Figure 1 shows how the service flow project tools can be used to import information from existing applications and to develop subcomponents that are joined together in a service flow. From the service flow, runtime code can be generated for the CICS Service Flow Runtime or the Host Application Transformation Services (HATS).
To understand the usage model for the service flow project tools, you need to understand the concepts of service and a service-oriented architecture (SOA).
It its most basic form, a service is a business function of an application.
A service-oriented architecture (SOA) makes the business function of a particular application available to other applications for invocation and for use in its business model.
The goal of SOA is new interoperability between applications to meet new business demands. For example, you could share services with business partners or make a business function, such as a funds inquiry, available to your customers directly via the Internet.
In the end, a service-oriented architecture represents a collection of services that communicate with each other.
The service provider is the company or organization that makes a service available to customers, partners, or suppliers.
This SOA participant is a software program that includes its own representation of the service interface. The program is sometimes referred to as a client application or a service consumer, while the representation is sometimes referred to as a service interface proxy.
The service flow project tools provide an environment for transforming existing applications by encapsulating them as reusable integrated business services; it transforms the programmatic interface definition of existing older applications (such as critical applications running on CICS or IMS™) to a different type of interface that is suitable for service-oriented architecture.
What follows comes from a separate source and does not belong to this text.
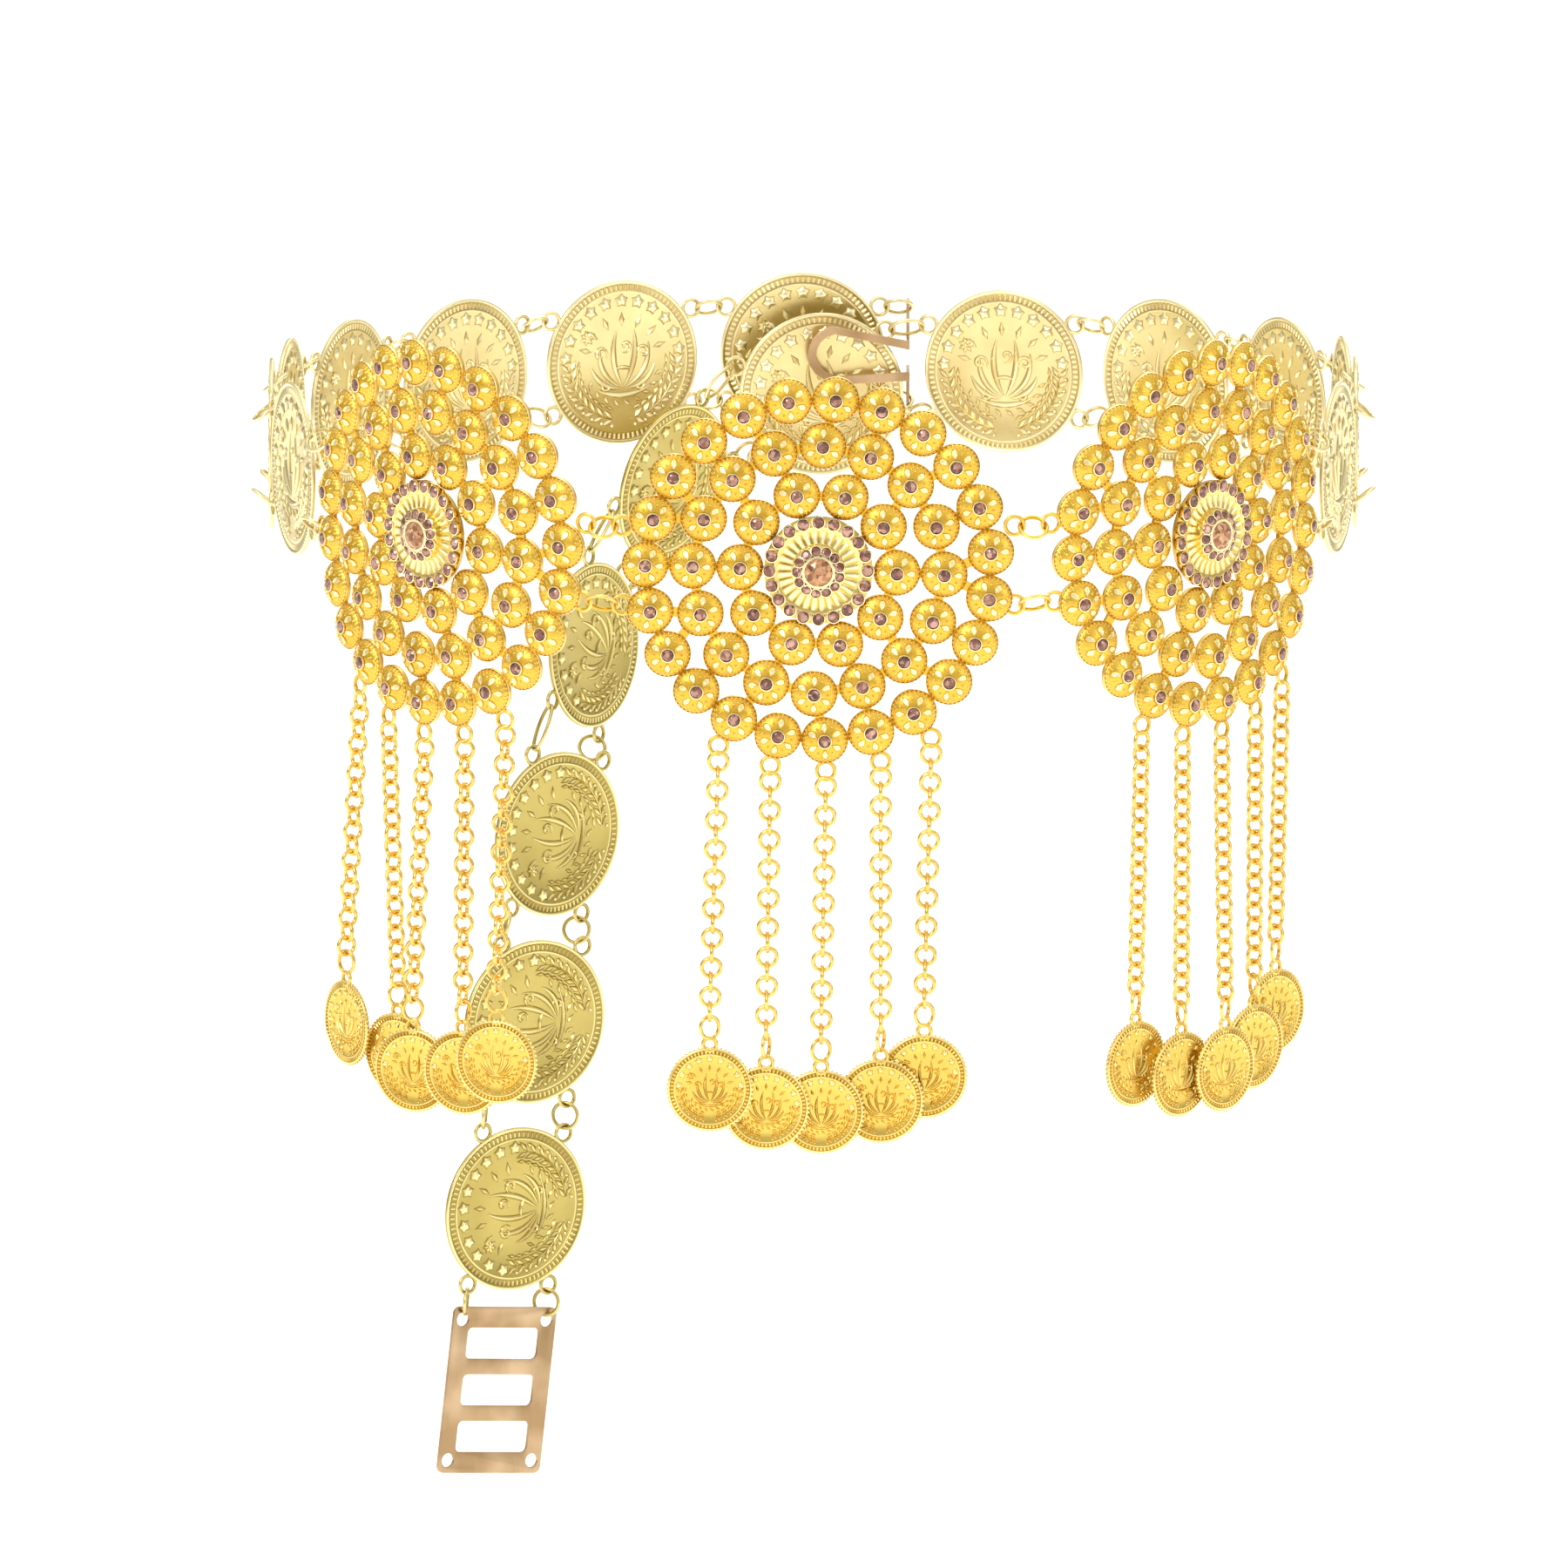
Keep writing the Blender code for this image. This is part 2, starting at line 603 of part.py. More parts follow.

Consider application transformation as a component of a larger solution-based effort to transform the enterprise.
Enterprise transformation involves aligning the business needs of an enterprise to the IT actions required to meet those needs.
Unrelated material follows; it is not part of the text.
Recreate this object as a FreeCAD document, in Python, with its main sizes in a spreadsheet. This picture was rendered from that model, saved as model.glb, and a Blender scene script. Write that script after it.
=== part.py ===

As previously stated in this help topic, a pressing business need for many corporations today is to leverage the strengths and capabilities that exist in critical back-end applications so that these applications can be part of an on-demand environment.
As part of the discovery phase of an application transformation project, participants formulate a plan for transforming and re-purposing existing applications to meet the needs of on-demand business.
The discovery phase requires an enterprise to take stock of their current business processes and IT assets for the purpose of identifying those existing applications that they can leverage and transform. What may result from such an analysis are fresh ideas for improving business processes, setting the stage for the application transformation development phase.
The development phase of an application transformation project can involve using the service flow project tools in different approaches.
The service flow project tools supports a bottom-up and a meet-in-the-middle approach to service development.